Don't like standard power pop? Maybe you'd prefer glam somewhere along the lines of Chicago or Boston. No worries; Damone rips those off too. Every track between "Obvious Things" and – believe it or not – the actual cover with "You Could Be Mine" is as cheesy as anything else on 80s airwaves. "Talk Of The Town" is one of the biggest offenders, also including another talking portion and a sudden swap of lead vocals – which continues in "Don't Miss It". It seems the entire band takes a swipe at vocals in this release. LeBlanc returns for "Better Than You Let On", which I admittedly didn't even recall until looking over the tracklist – this being from an album I've heard a good dozen or so times.
"You Could Be Mine" is, of course, a Guns N' Roses cover (the band covered Iron Maiden on the last release), and the worst news I could possibly give you about it is that it truly is the strongest track on the album, with the possible exception of closer "When It Ends". Even more distressing is that this version isn't distinguishable from the rest of the record for all the wrong reasons. Where other bands might implement their own style into a cover, Damone, already being well-acquainted with the genre by now, essentially copies the original beat-for-beat. Because "Roll The Dice" already sounds like a Guns N' Roses cover album, it doesn't stick out. This is exactly the problem with every other track on the record – none of them stand out because they borrow every riff, every solo, and every production element from other groups.
Thankfully, "Conquer Me" attempts to throw a few new tricks into the ring with – instead of 80s glam – 80s pop. You'll find the same thing in a Cyndi Lauper record, and it comes far too late in the record to redeem the rest, but at the very least, it's an attempt. "When It Ends" is a strong closer, especially after "Out Here All Night" had two tracks after the closing "When You Live". "Roll The Dice" doesn't make this mistake – "You Could Be Mine" is the last big number, "Conquer Me" slows things down, and "When It Ends" brings things to a smooth ending.

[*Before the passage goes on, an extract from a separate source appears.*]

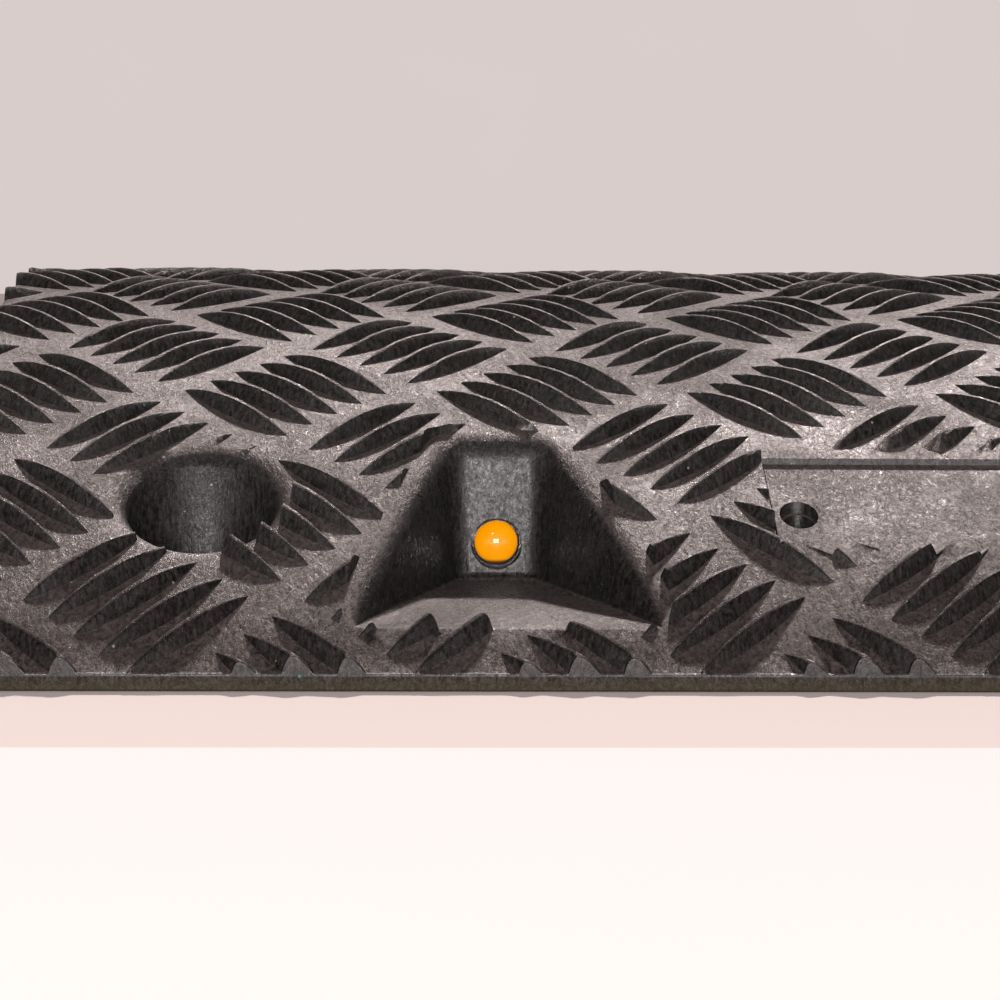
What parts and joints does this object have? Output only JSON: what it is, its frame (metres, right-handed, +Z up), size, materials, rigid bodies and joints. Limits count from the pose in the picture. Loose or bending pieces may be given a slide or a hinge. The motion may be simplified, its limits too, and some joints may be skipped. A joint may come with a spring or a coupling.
{
  "type": "speed hump section",
  "caption": "Arc-topped traffic-calming ramp module with chequer tread, counterbored bolt holes and glass ball reflectors in flared pockets.",
  "frame": {"origin": "on the road surface, under the centre of the module", "axes": "+X along the hump from kerb to kerb, +Y from the front edge to the back edge in the direction of travel, +Z up from the road"},
  "size_m": [0.5, 0.43, 0.0743],
  "materials": {
    "ramp": "dark grey-brown recycled PVC, satin, faintly streaked and fibrous, with sparse coloured flecks",
    "amber_glass": "amber glass ball over a mirrored backing, reads as glossy opaque orange-yellow",
    "mirror_foil": "bright foil"
  },
  "bodies": {
    "root": {"ramp_body": "ramp", "glass_ball_front_left": "amber_glass", "glass_ball_front_right": "amber_glass", "glass_ball_back_left": "amber_glass", "glass_ball_back_right": "amber_glass", "mirror_cup_front_left": "mirror_foil", "mirror_cup_front_right": "mirror_foil", "mirror_cup_back_left": "mirror_foil", "mirror_cup_back_right": "mirror_foil"}
  },
  "joints": []
}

If only the rest of the ride had been this pleasant. // 4
Lyrics and Singing: Where "When It Ends" is a nice musical closer, it certainly stumbles – as does the rest of the record – in the lyrical department. "Yeah, so I could've done better/Tell the rest to the man on the leather couch" and other bumbles are all across this otherwise grand closer – and with a few moments ("If I had to spell it out for you/I'd write it down in my blood") are strong in concept, but ultimately fall apart in delivery. The rest of the record alternates similarly between weak and mediocre.
As mentioned earlier, a bit of vocal variation peppers "Roll The Dice", though, if anything, only serves to highlight the similarities between Damone and their influences - especially when "You Could Be Mine" reminds you of how little Damone needs a male lead. "Talk Of The Town" is somewhere between "Feel Your Love Tonight" and "Panama", while "Don't Miss It" is Sum 41 meets Blue Oyster Cult. Neither add much to the record, which, by this point, is already a casualty of its own design – not to mention that bassist Vasquez (vocalist for "Don't Miss It") is terrible and Mike Woods sounds like a less exciting Axl Rose infused with a softer David Lee Roth. Keep LeBlanc in the front seat and we'll all be happy; she has enough character and power to drive the genre. However, even with her at the reins, Damone distributes lyrical/musical prowess evenly – both are pretty disappointing. // 4
Impression: "Roll The Dice" sees a Damone surrendering to their desire to be its heroes – while there is the occasional thrill ("Serial Killer", "You Could Be Mine"), very little is left to enjoy on the part of the listener. The record frequently feels dishonest – even clammy. It barely climbs over the wreckage that was "Out Here All Night", and even that record had slightly more personality. As of 2008, the band's strongest release may well be their summer love "From The Attic", which acts as little more than a car wash soundtrack. Similarly, Damone has failed for three releases to become anything more than a feeble cover band with a once-in-a-while thrill, usually either unintentional or completely from left field.